Leave it to South Medford quarterback Boomer Marshall to pull a trick play when a game's on the line.

With the score tied 21-21 in the waning seconds of last Friday's game against Grants Pass, the Panthers were positioned at the Caveman 10-yard line and out of timeouts. Marshall hurried to the line of scrimmage acting as though he was going to spike the ball and stop the clock.

Instead, he fired a sideline pass to Ryan Benson, who gained 7 yards before being pushed out of bounds at the 3.

Marshall scored on a quarterback sneak on the following play with 23 seconds left in the game, securing a 28-21 victory.

That was just me and Benson playing street football, Marshall said.
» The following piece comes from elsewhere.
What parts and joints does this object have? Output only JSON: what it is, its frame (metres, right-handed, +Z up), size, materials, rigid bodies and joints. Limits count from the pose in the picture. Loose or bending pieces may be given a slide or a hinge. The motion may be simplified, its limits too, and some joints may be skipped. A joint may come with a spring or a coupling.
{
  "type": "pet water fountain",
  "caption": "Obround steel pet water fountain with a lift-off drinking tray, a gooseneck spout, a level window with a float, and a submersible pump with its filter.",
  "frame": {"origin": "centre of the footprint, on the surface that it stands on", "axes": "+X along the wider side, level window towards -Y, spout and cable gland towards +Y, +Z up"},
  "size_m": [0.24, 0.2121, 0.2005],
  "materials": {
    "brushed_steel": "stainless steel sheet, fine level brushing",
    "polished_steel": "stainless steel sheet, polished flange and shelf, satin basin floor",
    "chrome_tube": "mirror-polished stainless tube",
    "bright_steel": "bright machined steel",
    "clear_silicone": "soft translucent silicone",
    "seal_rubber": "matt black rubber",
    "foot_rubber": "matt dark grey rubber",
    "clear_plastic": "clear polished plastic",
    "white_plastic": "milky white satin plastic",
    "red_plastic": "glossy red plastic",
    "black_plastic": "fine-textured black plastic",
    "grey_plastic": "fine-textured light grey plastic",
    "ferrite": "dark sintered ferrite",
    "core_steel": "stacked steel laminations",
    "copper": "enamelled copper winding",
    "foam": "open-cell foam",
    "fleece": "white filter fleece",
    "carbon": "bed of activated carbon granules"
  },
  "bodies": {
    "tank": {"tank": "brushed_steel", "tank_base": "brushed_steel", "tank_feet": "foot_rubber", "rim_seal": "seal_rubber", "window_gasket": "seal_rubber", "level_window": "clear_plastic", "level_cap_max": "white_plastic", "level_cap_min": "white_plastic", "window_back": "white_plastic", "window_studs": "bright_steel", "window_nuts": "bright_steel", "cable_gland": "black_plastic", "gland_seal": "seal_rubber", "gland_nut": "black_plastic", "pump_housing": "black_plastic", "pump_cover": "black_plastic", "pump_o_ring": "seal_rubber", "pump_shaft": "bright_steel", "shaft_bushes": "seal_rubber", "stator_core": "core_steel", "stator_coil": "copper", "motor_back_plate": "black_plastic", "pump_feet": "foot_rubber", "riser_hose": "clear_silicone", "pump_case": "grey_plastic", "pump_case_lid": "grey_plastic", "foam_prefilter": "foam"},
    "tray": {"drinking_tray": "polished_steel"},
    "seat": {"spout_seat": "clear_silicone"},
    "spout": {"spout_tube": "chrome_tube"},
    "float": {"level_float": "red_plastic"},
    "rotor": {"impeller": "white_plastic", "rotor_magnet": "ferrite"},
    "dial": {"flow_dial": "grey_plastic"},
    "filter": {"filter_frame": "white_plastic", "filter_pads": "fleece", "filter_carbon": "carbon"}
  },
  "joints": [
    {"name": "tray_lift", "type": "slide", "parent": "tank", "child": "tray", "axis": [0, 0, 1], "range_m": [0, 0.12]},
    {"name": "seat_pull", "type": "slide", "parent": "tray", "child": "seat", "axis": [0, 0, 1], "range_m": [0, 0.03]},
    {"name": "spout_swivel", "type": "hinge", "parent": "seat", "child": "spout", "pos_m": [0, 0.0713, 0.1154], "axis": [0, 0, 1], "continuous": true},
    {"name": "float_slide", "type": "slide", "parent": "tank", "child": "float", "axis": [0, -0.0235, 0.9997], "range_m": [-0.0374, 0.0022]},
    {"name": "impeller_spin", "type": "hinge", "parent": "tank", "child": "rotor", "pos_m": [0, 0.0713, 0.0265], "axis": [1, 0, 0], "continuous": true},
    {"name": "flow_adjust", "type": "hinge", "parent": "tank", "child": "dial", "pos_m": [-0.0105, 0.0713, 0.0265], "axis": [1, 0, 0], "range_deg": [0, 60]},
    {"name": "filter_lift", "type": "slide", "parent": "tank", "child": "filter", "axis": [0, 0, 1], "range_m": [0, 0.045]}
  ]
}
The rest of the team didn't know it was coming and neither did the coaches.

Marshall had watched former Miami Dolphins great Dan Marino use the same tactic several years ago when he faked a spike and fired a last-second touchdown pass to beat the New York Jets.

You never forget something like that, Marshall said.

Other than quarterback, the offensive line is probably the toughest position to play in football.

Centers, guards and tackles must be ready to change blocking assignments at a moment's notice, depending on what the defense is doing.

And so when South Medford starting tackle Brian Weidman went down with a knee injury last week in practice, Singler had reason to worry.

But the line stayed solid against Grants Pass as guard Travis Phillips moved to tackle and sophomore Noah Brennan filled in admirably at guard.

The 6-2, 217-pound Brennan was playing exclusively at the JV level at the start of the season but has worked his way up.

We're really excited about that kid ' on both sides of the ball, Singler said. He's got a ton of potential, and he's going to get a lot bigger.

North Medford has had its own problems up front. Starting offensive guard Brandon Weston broke his leg against Grants Pass on Sept. 27, and then his replacement ' Phil Card ' went down with a hip injury.

But both are expected back Friday, with Weston claiming his old starting spot.